INSTRUCTION: Using the data beneath this instruction, retype only the lines from the one that contains "add_bodice(silk, into)" down to the one that contains "obj.matrix_parent_inverse = Matrix.Identity(4)", both included, exactly as they appear.

RECORDS FOR THE EXERCISE:
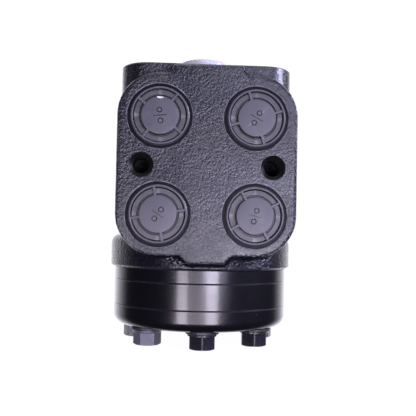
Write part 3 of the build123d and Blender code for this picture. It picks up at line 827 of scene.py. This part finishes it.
def make_finishes():
    """Make the material of each slot of the record, and those of the pieces' own places: abraded and
    torn ones, and ones with painted shade and painted highlights.
    """
    fasteners = bpy.context.scene.steering_fasteners
    cast_paint()
    smooth_paint()
    pale_plastic()
    bolt_finish("bolt_finish", tuple(fasteners.finish), 0.24)
    bolt_finish("washer_finish", tuple(fasteners.finish), 0.42, 0.0)
    bolt_finish("phosphate", tuple(fasteners.phosphate), 0.34)
    machined_steel("ground_steel", (0.50, 0.51, 0.53), 0.24)
    machined_steel("bright_steel", (0.62, 0.63, 0.65), 0.16)
    machined_steel("spring_steel", (0.30, 0.33, 0.40), 0.30)
    soft_seal("seal_rubber", (0.020, 0.020, 0.021), 0.50)
    soft_seal("shaft_seal_rubber", (0.030, 0.040, 0.034), 0.45)
    soft_seal("seal_plastic", (0.72, 0.68, 0.58), 0.40)
    dark_plastic("dark_plastic", 1.35)
    # darker copies of the plug plastic: painted shade on the sunk band, painted shadow in the
    # grooves and in the sunk mark
    dark_plastic("sunk_plastic", 0.70)
    dark_plastic("grimy_plastic", 0.12)
    # pale chip faces: torn plastic that also stands for a painted highlight
    mottled(
        "torn_plastic", ((0.25, 0.25, 0.28), (0.85, 0.85, 0.90)), (900.0, 600.0, 1500.0),
        (0.35, 0.55), (0.5, 0.0002), detail=4.0, ior=1.5,
    )
    # darker, duller paint for the spot faces: painted shade in the shallow recess
    mottled(
        "spot_paint", ((0.003, 0.003, 0.005), (0.006, 0.006, 0.009)), (200.0, 260.0, 500.0),
        (0.30, 0.40), (0.15,), specular_ior_level=0.10,
    )
    # lighter paint on the spot faces' rims: abraded paint and a painted highlight
    mottled(
        "rubbed_paint", ((0.03, 0.03, 0.04), (0.15, 0.15, 0.18)), (260.0, 400.0, 900.0),
        (0.30, 0.42), (0.2,), contrast=(0.35, 0.65), coat_weight=0.2, coat_roughness=0.25,
    )
    # near-black metallic finish inside the tapped holes: painted shade
    mottled(
        "oiled_thread", ((0.004, 0.004, 0.005), (0.016, 0.015, 0.015)), (300.0, 260.0, 700.0),
        (0.35, 0.50), (0.2,), metallic=0.6,
    )


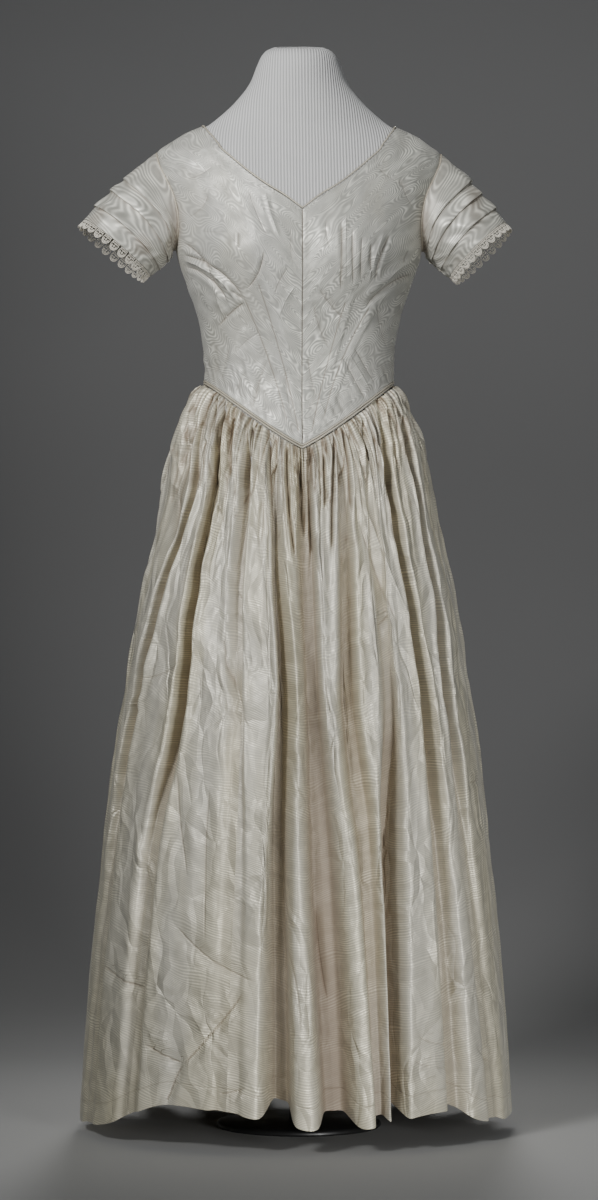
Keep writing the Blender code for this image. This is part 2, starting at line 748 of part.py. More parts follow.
def skirt_ring(folds, share, drop=None):
    """One ring of (point, outward direction, turn) columns: a given drop below the seam, or a
    given share of the way from the gathers' end to the hem. A column's turn depends on its height
    and its height on its turn, so both are worked out in a few passes."""
    ring = []
    for index in range(4 * len(folds)):
        height = LEVELS["knee"]
        for _ in range(HEIGHT_PASSES):
            turn, fold, part = ring_columns(folds, height)[index]
            if drop is not None:
                height = waist_bottom(turn) - drop
                continue
            depth_at_hem = folds[fold].deep_hem * part if fold is not None else 0.0
            height = mix(waist_bottom(turn) - GATHERS_END, hem_height(turn, depth_at_hem), share)
        place, out = hang_point(turn, height)
        depth = fold_depth(folds[fold], height) * part if fold is not None else 0.0
        depth *= ease((waist_bottom(turn) - height) / FOLDS_OPEN)
        ring.append((place - out * depth, out, turn))
    return ring


def gather_ring(folds, drop, swing):
    """A ring just under the seam, where each column of the folds is split into gathers."""
    coarse = skirt_ring(folds, 0.0, drop)
    fine = []
    for i, (_, _, turn) in enumerate(coarse):
        after = coarse[(i + 1) % len(coarse)][2]
        if i == len(coarse) - 1:
            after += 2 * math.pi
        for k in range(GATHERS_PER_COLUMN):
            part = k / GATHERS_PER_COLUMN
            t = mix(turn, after, part)
            place, out = hang_point(t, waist_bottom(t) - drop)
            dip = coarse[i][0].lerp(coarse[(i + 1) % len(coarse)][0], part) - place
            depth = max(0.0, -dip.dot(out)) * ease(drop / GATHERS_FOLLOW)
            side = 1 if len(fine) % 2 else -1
            fine.append((place - out * (depth + swing - side * swing), out, t))
    return fine


def thickened(ring, base_ring):
    """The ring's inner side. A steep wall is moved in further, so that it keeps its thickness."""
    inner = []
    for i, (point, out, _) in enumerate(ring):
        before, after = ring[i - 1][0], ring[(i + 1) % len(ring)][0]
        base_before, base_after = base_ring[i - 1], base_ring[(i + 1) % len(ring)]
        run = (base_ring[i] - base_before).length + (base_after - base_ring[i]).length
        length = (point - before).length + (after - point).length
        shift = min(STEEPEST_CLOTH, SKIRT_CLOTH * max(1.0, length / run))
        inner.append(point - out * shift)
    return inner


def seam_shift(ring, inner, index, direction):
    """A column moved along its ring by half a seam gap, outer and inner."""
    point = ring[index % len(ring)][0]
    toward = ring[(index + direction) % len(ring)][0]
    move = (toward - point).normalized() * (SEAM_GAP / 2)
    move.z = 0.0
    return point + move, inner[index % len(ring)] + move


def add_skirt(silk, into):
    """The breadths, each cut from the same rings between two of their columns."""
    folds = all_folds()
    rings = [gather_ring(folds, d, s) for d, s in zip(GATHER_DROPS, GATHER_SWINGS)]
    rings += [skirt_ring(folds, r / LOWER_RINGS) for r in range(LOWER_RINGS + 1)]
    inners = []
    for ring in rings:
        base = [hang_point(turn, point.z)[0] for point, _, turn in ring]
        inners.append(thickened(ring, base))
    for piece in BREADTHS:
        first = 4 * piece.first_fold + piece.first_part
        last = 4 * piece.last_fold + piece.last_part
        outer_rows, inner_rows = [], []
        for ring, inner in zip(rings, inners):
            times = len(ring) // (4 * len(folds))
            start, end = first * times, last * times
            columns = [(ring[i % len(ring)][0], inner[i % len(ring)]) for i in range(start, end + 1)]
            columns[0] = seam_shift(ring, inner, start, 1)
            columns[-1] = seam_shift(ring, inner, end, -1)
            outer_rows.append([c[0] for c in columns])
            inner_rows.append([c[1] for c in columns])
        add_object(piece.name, wall(piece.name, outer_rows, inner_rows), silk, into)


# The form and its stand

def add_form(jersey, into):
    """The limbless form: rings up to a rounded, tilted neck top, closed at both ends."""
    shape = bmesh.new()
    rings = []
    for row in BODY:
        ring = []
        for i in range(FORM_RING_POINTS):
            turn = 2 * math.pi * i / FORM_RING_POINTS
            point = body_point(turn, row.height, FORM_CUP_FULL)
            normal = body_normal(turn, min(row.height, NECK_ROUNDS), FORM_CUP_FULL)
            ring.append(shape.verts.new(point - normal * FORM_EASE))
        rings.append(ring)
    for lower, upper in zip(rings, rings[1:]):
        bridge(shape, upper, lower, closed=True)
    shape.faces.new(rings[0])
    shape.faces.new(rings[-1])
    mesh = mesh_from("dress_form", shape)
    add_object("dress_form", mesh, jersey, into)


def add_stand(steel, into):
    """A round base plate with an eased rim, and the pole that carries the form."""
    bpy.ops.mesh.primitive_cylinder_add(vertices=BASE_SIDES, radius=BASE_RADIUS, depth=BASE_THICK)
    base = bpy.context.object
    base.name = "stand_base"
    base.location.z = BASE_THICK / 2
    rim = base.modifiers.new("rim", "BEVEL")
    rim.width = BASE_RIM
    rim.segments = 1
    rim.limit_method = "ANGLE"
    bottom, top = BASE_THICK + SEAM_GAP, BODY[0].height - SEAM_GAP
    bpy.ops.mesh.primitive_cylinder_add(vertices=POLE_SIDES, radius=POLE_RADIUS, depth=top - bottom)
    pole = bpy.context.object
    pole.name = "stand_pole"
    pole.location.z = (bottom + top) / 2
    for piece in (base, pole):
        piece.data.materials.append(steel)
        piece.data.shade_smooth()
        piece.data.set_sharp_from_angle(angle=math.radians(40))
        for owner in list(piece.users_collection):
            owner.objects.unlink(piece)
        into.objects.link(piece)


def main():
    for old in list(bpy.data.objects):
        bpy.data.objects.remove(old)
    into = collection_named("silk_dress")
    silk = material_named("silk", (0.66, 0.62, 0.53), 0.45)
    thread = material_named("lace_thread", (0.72, 0.68, 0.60), 0.8)
    jersey = material_named("form_jersey", (0.72, 0.72, 0.72), 0.9)
    steel = material_named("stand_steel", (0.02, 0.02, 0.02), 0.5, 0.2)
    add_bodice(silk, into)
    add_piping(silk, into)
    add_sleeves(silk, into)
    add_lace(thread, into)
    add_skirt(silk, into)
    add_form(jersey, into)
    add_stand(steel, into)


main()
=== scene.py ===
"""Looks of a short-sleeved dress of watered silk on its limbless dress form.

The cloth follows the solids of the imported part: the same body, seam lines, sleeves and skirt folds,
worked out here at a finer step, with gathers, creases, tucks and lace added. The dress faces -Y, the
wearer's left is +X and every size is in metres unless a note says otherwise. A turn is an angle round
the body, 0 at the centre front and a quarter turn at the wearer's left side.
"""

import math
from collections import namedtuple

import bmesh
import bpy
import numpy as np
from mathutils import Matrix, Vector


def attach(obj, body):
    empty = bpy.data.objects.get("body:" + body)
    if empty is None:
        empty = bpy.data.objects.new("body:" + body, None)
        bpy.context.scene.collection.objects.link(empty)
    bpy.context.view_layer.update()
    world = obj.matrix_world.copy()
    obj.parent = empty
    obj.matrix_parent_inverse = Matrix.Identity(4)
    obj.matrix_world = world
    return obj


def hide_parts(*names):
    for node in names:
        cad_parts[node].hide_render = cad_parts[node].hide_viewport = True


bl_info = {
    "name": "Watered Silk Dress",
    "version": (1, 0, 0),
    "blender": (4, 5, 0),
    "location": "View3D > Sidebar > Silk Dress",
    "description": "Builds a watered silk dress on its dress form, piece by piece",
    "category": "Object",
}

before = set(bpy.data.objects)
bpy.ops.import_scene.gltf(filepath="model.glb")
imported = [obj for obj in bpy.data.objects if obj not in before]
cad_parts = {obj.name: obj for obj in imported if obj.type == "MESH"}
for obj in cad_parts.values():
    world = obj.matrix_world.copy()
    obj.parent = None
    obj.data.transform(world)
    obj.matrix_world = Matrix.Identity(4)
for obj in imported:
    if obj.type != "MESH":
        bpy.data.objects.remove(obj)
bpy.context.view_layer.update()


# Tables

def table(columns, *rows):
    """Rows of values whose columns have names."""
    row = namedtuple("Row", columns)
    return [row(*values) for values in rows]


Crease = namedtuple("Crease", "x0 z0 x1 z1 bend width depth")


def creases(*rows):
    """Creases from rows in millimetres."""
    return [Crease(*(value / 1000 for value in row)) for row in rows]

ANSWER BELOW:
    add_bodice(silk, into)
    add_piping(silk, into)
    add_sleeves(silk, into)
    add_lace(thread, into)
    add_skirt(silk, into)
    add_form(jersey, into)
    add_stand(steel, into)


main()
=== scene.py ===
"""Looks of a short-sleeved dress of watered silk on its limbless dress form.

The cloth follows the solids of the imported part: the same body, seam lines, sleeves and skirt folds,
worked out here at a finer step, with gathers, creases, tucks and lace added. The dress faces -Y, the
wearer's left is +X and every size is in metres unless a note says otherwise. A turn is an angle round
the body, 0 at the centre front and a quarter turn at the wearer's left side.
"""

import math
from collections import namedtuple

import bmesh
import bpy
import numpy as np
from mathutils import Matrix, Vector


def attach(obj, body):
    empty = bpy.data.objects.get("body:" + body)
    if empty is None:
        empty = bpy.data.objects.new("body:" + body, None)
        bpy.context.scene.collection.objects.link(empty)
    bpy.context.view_layer.update()
    world = obj.matrix_world.copy()
    obj.parent = empty
    obj.matrix_parent_inverse = Matrix.Identity(4)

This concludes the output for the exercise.